Lew would not come into the job with the same type of financial experience as Geithner, who previously headed the New York branch of the Federal Reserve and in that role played a major role in addressing the 2008 financial crisis.

Before becoming Obama's chief of staff, Lew was director of the Office of Management and Budget, a post he also held in the Clinton administration, serving from 1998 to early 2001. While running OMB during the Clinton administration, Lew helped negotiate a balanced budget agreement with Congress, something that has eluded Washington ever since.

On Wall Street, Lew also was managing director and chief operating officer of Citi Global Wealth Management and then Citi Alternative Investments. At the start of the Obama administration, he oversaw international economic issues at the State Department.
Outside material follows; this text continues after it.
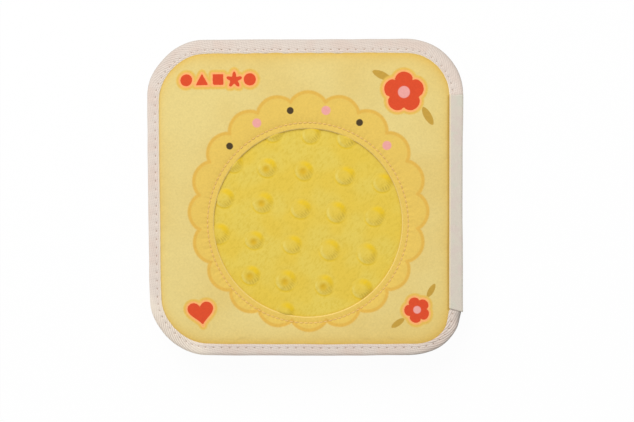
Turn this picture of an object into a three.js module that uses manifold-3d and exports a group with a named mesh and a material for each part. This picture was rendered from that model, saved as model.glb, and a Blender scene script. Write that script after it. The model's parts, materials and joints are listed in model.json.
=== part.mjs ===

A White House official said Lew would bring an "impressive record of service in both the public and private sectors for over three decades and economic expertise" to the job.

"His deep knowledge of domestic and international economic issues will enable him to take on the challenges facing our economy at home and abroad on day one," the official said.

Lew could be seen by some Republicans as a political figure. He clashed repeatedly with the other side of the aisle during the debt-ceiling fight of 2011.

Lew has often been described as a "pragmatic liberal" who understands what it takes to make a deal even as he stands by his ideological views.

"He's a political guy. He didn't get where he is today by being a shrinking violet," said Paul Light, a public policy professor at New York University and an acquaintance. "But he's really a doer. He's the kind of guy you want at the table if you want to get something done."

If confirmed, Lew would assume the post in time for the administration to battle anew with Republicans over three looming fiscal deadlines -- raising the $16.4 trillion federal borrowing limit, averting automatic spending cuts to defense and domestic programs and the expiration of a congressional resolution that has been keeping the government operating. Those events, if unresolved, would have a far greater negative effect on the economy than the "fiscal cliff" that Obama and Congress avoided a week ago.

Internationally, the 57-year-old Lew also will be the administration's point man on issues related to China's integration into the global economy and Europe's sovereign debt and financial struggles. The issues aren't foreign to Lew. While a deputy secretary of state early in the Obama administration, Lew managed the State Department's international economic policy portfolio.

On Thursday, Obama also gave Geithner a send-off at the White House. "When the history books are written, Tim Geithner's going to go down as one of our finest secretaries of Treasury," he said.

The Associated Press contributed to this report.